On EPDM roofs in Frederickson Industrial Center and across the Sumner-Pacific Manufacturing corridor, coating programs extend membrane life by protecting lap seams from UV degradation and adding a secondary waterproofing layer over the field. EPDM in the Pacific Northwest sees less UV stress than in sunnier regions, but seam adhesive does age and can lose adhesion at the lap edge over time. A silicone coating that bridges over those laps seals the seam from above even as the original adhesive beneath it weakens.

Modified bitumen roofs on older Downtown Tacoma and Sixth Avenue commercial buildings respond well to acrylic elastomeric coatings applied to granule-surfaced cap sheets. The coating fills voids between granules, slows oxidative hardening of the bitumen surface, and provides an additional reflective layer that modestly reduces summer heat gain on occupied retail and office buildings. On these smaller-footprint urban buildings, we typically apply coatings by roller and brush rather than spray to manage overspray onto adjacent storefronts and parked vehicles.

Spray-applied coatings on large Tideflats and Port warehouse roofs allow us to cover substantial square footage in a single day with a consistent mil thickness, but wind management is essential. Tacoma's marine air means persistent light-to-moderate winds, and coating overspray landing on neighboring buildings or onto the membrane in an uncontrolled pattern creates problems. We monitor wind speed at roof level and establish work cutoffs — typically 15 mph gusts — to ensure uniform application and zero overspray incidents.

For JBLM contractor facility buildings in the Lakewood and Spanaway area, coating programs are a common way to extend roof life between budget cycles. Federal and defense-contractor lessees often cannot authorize capital replacement expenditures without multi-year planning, but a coating application can be executed under a maintenance budget. We document pre- and post-application conditions with photos and moisture meter readings so the facility manager has a defensible maintenance record.

Coating warranties from major manufacturers — Tremco, Polyglass, Carlisle — require minimum mil thickness verification and installer certification. We carry current certification on the coating systems we apply and provide the documentation package needed to register the warranty. On Tacoma commercial buildings with lender or insurance requirements tied to roof condition, a warranted coating application with formal documentation is meaningfully more valuable than an unwarranted application from an unregistered applicator.

Roof Questions

Is a white reflective coating worth it on a Tacoma building?

The energy savings argument is weaker in Tacoma than in hot-climate cities — you will not see dramatic cooling cost reductions in a climate with fewer than two days above 90°F. The value proposition is waterproofing life extension, ponding water resistance, and deferred replacement cost. If your roof is in the 10- to 15-year age range with a sound membrane and no significant wet insulation, a coating program is a strong investment for those reasons.

How long does a silicone coating last on a Tacoma commercial roof?

Applied at the correct mil thickness over a properly prepared substrate, a silicone coating system typically performs for 10 to 15 years in the Pacific Northwest climate.

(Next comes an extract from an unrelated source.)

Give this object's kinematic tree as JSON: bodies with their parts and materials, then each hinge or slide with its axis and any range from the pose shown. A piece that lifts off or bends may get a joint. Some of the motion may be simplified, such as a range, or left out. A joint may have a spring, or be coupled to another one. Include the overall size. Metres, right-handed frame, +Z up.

The UV intensity in Tacoma is lower than in southern markets, which is actually favorable for silicone longevity. Ponding water tolerance means the coating is not degraded by the standing water events that are common on low-slope Tacoma roofs after heavy November and January storms.

Can I coat my roof in the winter in Tacoma?

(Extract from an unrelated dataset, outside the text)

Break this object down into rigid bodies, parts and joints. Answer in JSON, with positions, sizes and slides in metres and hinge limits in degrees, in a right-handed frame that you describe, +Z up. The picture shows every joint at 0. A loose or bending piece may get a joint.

Solvent-based coatings have lower application temperature thresholds than water-based acrylics, but both systems require a dry substrate and a reasonable forecast window. We strongly prefer scheduling coating applications between June and September. Applying a coating over a damp membrane in November traps moisture and causes adhesion failure — a coating job done wrong in the fall is worse than waiting until spring.

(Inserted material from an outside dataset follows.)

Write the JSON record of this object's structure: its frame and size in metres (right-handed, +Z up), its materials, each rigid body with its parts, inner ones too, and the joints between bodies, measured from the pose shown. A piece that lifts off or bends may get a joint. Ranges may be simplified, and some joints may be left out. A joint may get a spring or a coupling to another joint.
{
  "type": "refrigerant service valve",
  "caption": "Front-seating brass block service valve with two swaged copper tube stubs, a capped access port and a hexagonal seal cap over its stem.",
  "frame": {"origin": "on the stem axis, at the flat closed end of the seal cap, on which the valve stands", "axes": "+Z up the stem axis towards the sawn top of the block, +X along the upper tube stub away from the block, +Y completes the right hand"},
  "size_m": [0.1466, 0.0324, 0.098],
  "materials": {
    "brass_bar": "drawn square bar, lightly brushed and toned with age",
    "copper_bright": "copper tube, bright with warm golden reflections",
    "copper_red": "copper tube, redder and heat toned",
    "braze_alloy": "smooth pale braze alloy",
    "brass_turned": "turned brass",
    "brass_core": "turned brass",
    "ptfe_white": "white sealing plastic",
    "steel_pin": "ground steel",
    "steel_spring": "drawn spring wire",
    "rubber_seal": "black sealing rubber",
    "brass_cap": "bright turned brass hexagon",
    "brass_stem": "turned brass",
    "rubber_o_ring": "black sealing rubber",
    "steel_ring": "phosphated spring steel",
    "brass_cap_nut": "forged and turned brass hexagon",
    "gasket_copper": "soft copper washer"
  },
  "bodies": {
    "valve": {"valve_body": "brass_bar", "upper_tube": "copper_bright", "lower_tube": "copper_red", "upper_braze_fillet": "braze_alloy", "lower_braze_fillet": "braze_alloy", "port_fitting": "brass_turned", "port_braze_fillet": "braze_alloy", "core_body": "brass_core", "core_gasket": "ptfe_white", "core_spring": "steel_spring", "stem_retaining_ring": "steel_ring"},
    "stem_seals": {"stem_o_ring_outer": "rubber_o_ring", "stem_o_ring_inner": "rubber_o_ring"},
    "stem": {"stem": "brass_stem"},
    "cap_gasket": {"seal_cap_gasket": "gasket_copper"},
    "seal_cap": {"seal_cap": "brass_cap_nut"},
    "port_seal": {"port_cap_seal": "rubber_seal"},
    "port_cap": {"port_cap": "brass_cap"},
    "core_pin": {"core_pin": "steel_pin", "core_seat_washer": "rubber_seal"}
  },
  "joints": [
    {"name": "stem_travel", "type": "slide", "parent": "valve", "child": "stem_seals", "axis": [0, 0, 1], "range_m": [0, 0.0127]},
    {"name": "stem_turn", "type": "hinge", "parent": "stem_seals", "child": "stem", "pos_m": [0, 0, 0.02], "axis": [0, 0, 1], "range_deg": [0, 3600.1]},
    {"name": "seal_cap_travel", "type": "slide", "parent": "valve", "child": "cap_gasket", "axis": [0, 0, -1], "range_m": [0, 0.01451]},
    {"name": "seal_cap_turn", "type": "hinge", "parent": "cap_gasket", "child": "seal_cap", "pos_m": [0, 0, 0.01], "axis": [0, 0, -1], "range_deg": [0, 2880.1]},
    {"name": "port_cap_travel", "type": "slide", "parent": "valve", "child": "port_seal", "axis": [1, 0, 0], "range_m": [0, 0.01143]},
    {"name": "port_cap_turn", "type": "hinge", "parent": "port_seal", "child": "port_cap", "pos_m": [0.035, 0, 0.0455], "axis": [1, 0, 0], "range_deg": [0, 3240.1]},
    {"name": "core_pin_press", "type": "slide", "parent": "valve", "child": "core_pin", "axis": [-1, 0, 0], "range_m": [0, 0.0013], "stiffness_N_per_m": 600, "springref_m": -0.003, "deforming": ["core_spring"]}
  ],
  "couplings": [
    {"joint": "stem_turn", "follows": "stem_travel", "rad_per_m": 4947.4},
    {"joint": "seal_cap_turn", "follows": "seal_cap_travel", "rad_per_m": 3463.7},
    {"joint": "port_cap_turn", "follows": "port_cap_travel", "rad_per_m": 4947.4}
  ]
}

My roof has some ponding water areas. Does that disqualify it for coating?

Ponding alone does not disqualify a coating application — silicone specifically is designed to perform in ponded conditions. What matters is whether the ponding is causing active membrane deterioration below the coating. We run a moisture survey before any coating application to confirm the insulation is dry. Wet insulation must be addressed before coating, or the trapped moisture will continue degrading the system regardless of what is applied on top.

What is the difference between a roof coating and a roof sealant?

A sealant is a point-applied material used to seal specific joints, seams, and penetrations — it is not a full-coverage waterproofing system. A coating is a continuous film applied across the full roof surface that functions as a primary or secondary waterproofing membrane. On a commercial building, sealants and coatings work together: sealant at penetrations and transitions, coating across the field membrane.